Recorded information:
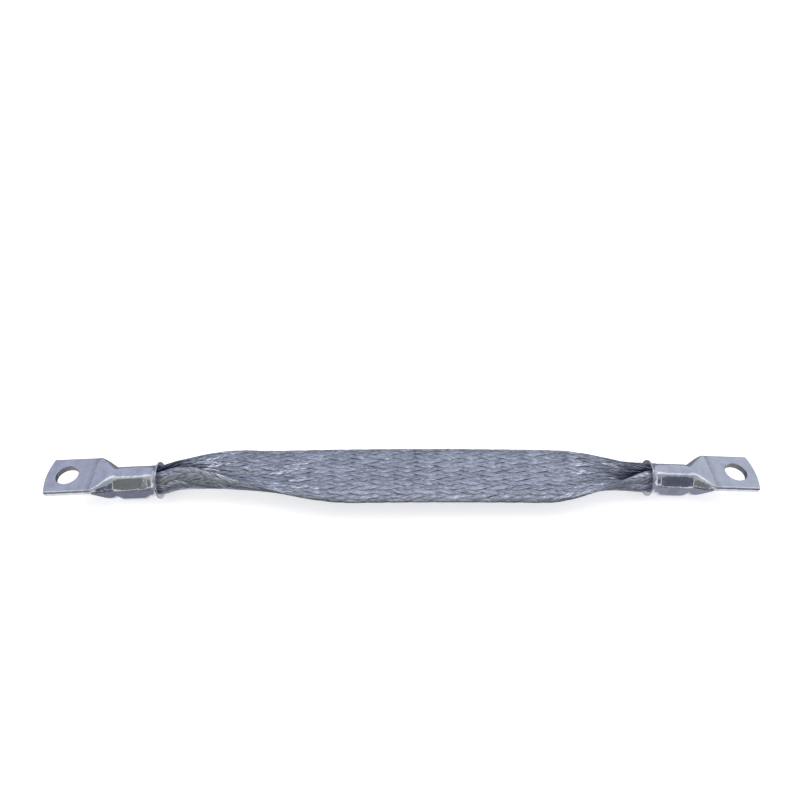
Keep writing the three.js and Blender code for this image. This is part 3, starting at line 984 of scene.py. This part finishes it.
def range_node(tree, value, low, high, to_low=0.0, to_high=1.0):
    """A value carried from one range to another and held within it. The ends
    may be sockets."""
    made = add_node(tree, "ShaderNodeMapRange")
    ends = {"Value": value, "From Min": low, "From Max": high, "To Min": to_low, "To Max": to_high}
    for key, end in ends.items():
        feed(tree, made.inputs[key], end)
    return made.outputs[0]


def noise_node(tree, vector, scale, detail=3.0, roughness=0.5, distortion=0.0):
    """Noise from 0 to 1 on a vector; the scale may be a socket."""
    made = add_node(tree, "ShaderNodeTexNoise")
    tree.links.new(vector, made.inputs["Vector"])
    feed(tree, made.inputs["Scale"], scale)
    made.inputs["Detail"].default_value = detail
    made.inputs["Roughness"].default_value = roughness
    made.inputs["Distortion"].default_value = distortion
    return made.outputs["Fac"]


def mix_colour(tree, factor, a, b, mode="MIX"):
    """A Mix node on colours; the factor and both colours may be sockets."""
    made = add_node(tree, "ShaderNodeMix", data_type="RGBA", blend_type=mode)
    for socket, value in ((made.inputs["Factor"], factor), (made.inputs[6], a), (made.inputs[7], b)):
        feed(tree, socket, value)
    return made.outputs[2]


def attribute(tree, name):
    """A piece's own point value."""
    return add_node(tree, "ShaderNodeAttribute", attribute_name=name).outputs["Fac"]


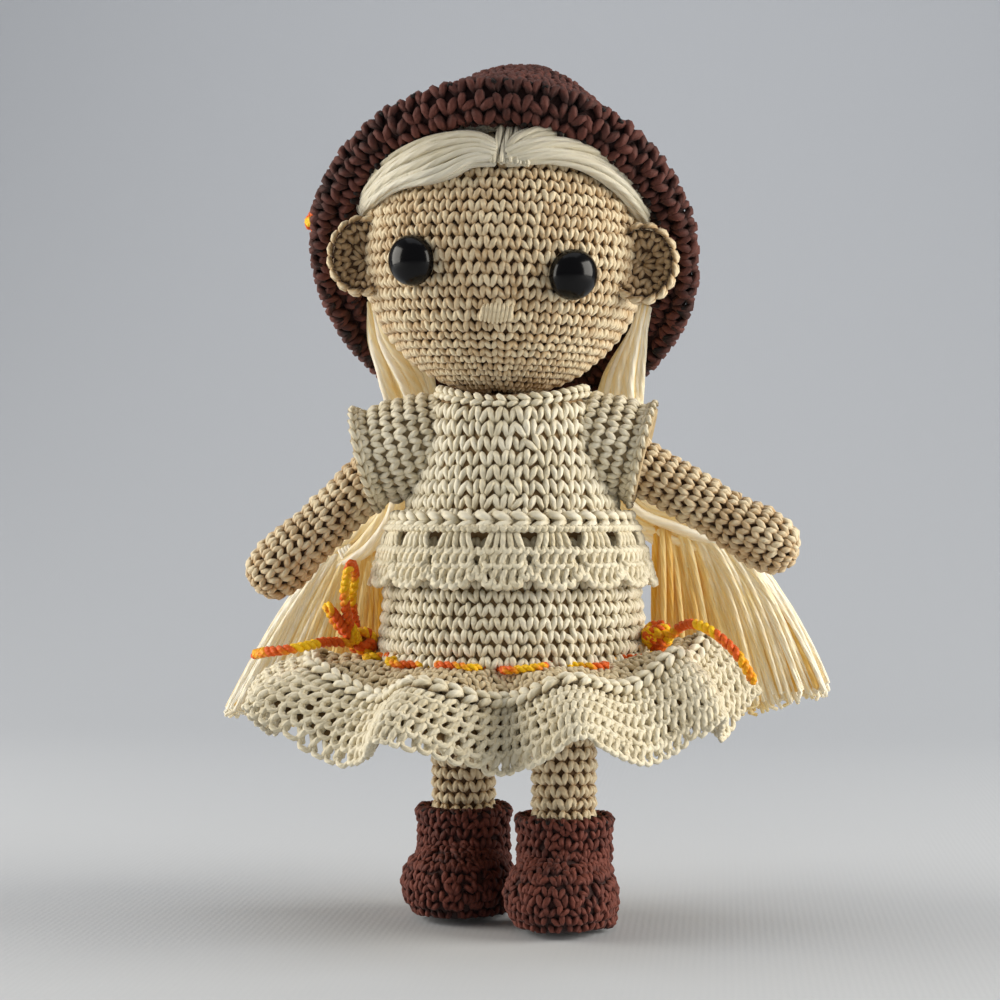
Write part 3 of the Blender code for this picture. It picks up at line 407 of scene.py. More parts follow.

What you should do: Extract all of the material exactly as it is written.

Answer to the problem:
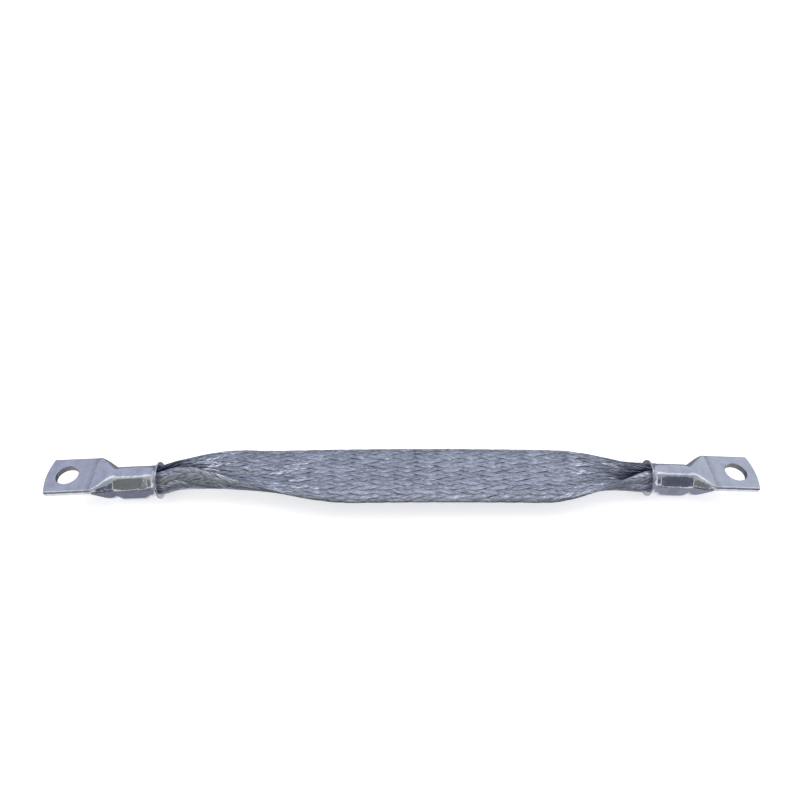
Keep writing the three.js and Blender code for this image. This is part 3, starting at line 984 of scene.py. This part finishes it.
def range_node(tree, value, low, high, to_low=0.0, to_high=1.0):
    """A value carried from one range to another and held within it. The ends
    may be sockets."""
    made = add_node(tree, "ShaderNodeMapRange")
    ends = {"Value": value, "From Min": low, "From Max": high, "To Min": to_low, "To Max": to_high}
    for key, end in ends.items():
        feed(tree, made.inputs[key], end)
    return made.outputs[0]


def noise_node(tree, vector, scale, detail=3.0, roughness=0.5, distortion=0.0):
    """Noise from 0 to 1 on a vector; the scale may be a socket."""
    made = add_node(tree, "ShaderNodeTexNoise")
    tree.links.new(vector, made.inputs["Vector"])
    feed(tree, made.inputs["Scale"], scale)
    made.inputs["Detail"].default_value = detail
    made.inputs["Roughness"].default_value = roughness
    made.inputs["Distortion"].default_value = distortion
    return made.outputs["Fac"]


def mix_colour(tree, factor, a, b, mode="MIX"):
    """A Mix node on colours; the factor and both colours may be sockets."""
    made = add_node(tree, "ShaderNodeMix", data_type="RGBA", blend_type=mode)
    for socket, value in ((made.inputs["Factor"], factor), (made.inputs[6], a), (made.inputs[7], b)):
        feed(tree, socket, value)
    return made.outputs[2]


def attribute(tree, name):
    """A piece's own point value."""
    return add_node(tree, "ShaderNodeAttribute", attribute_name=name).outputs["Fac"]


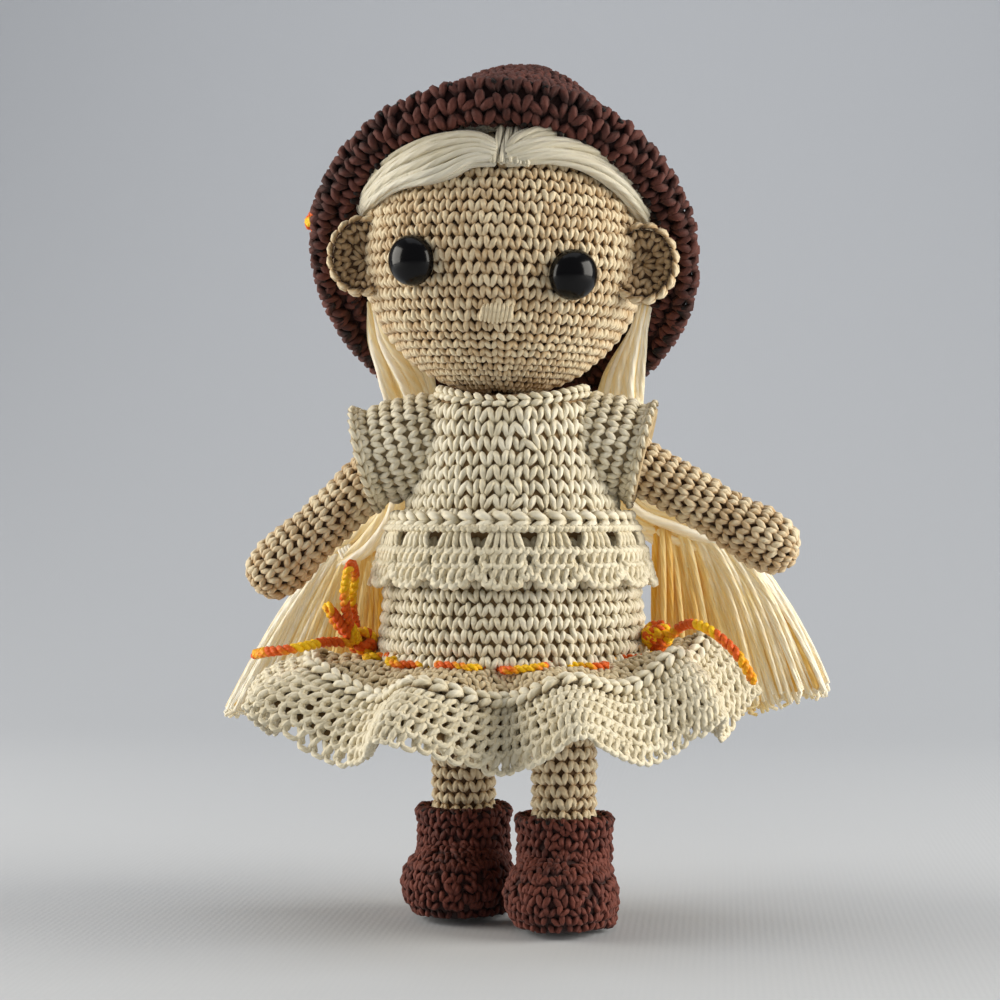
Write part 3 of the Blender code for this picture. It picks up at line 407 of scene.py. More parts follow.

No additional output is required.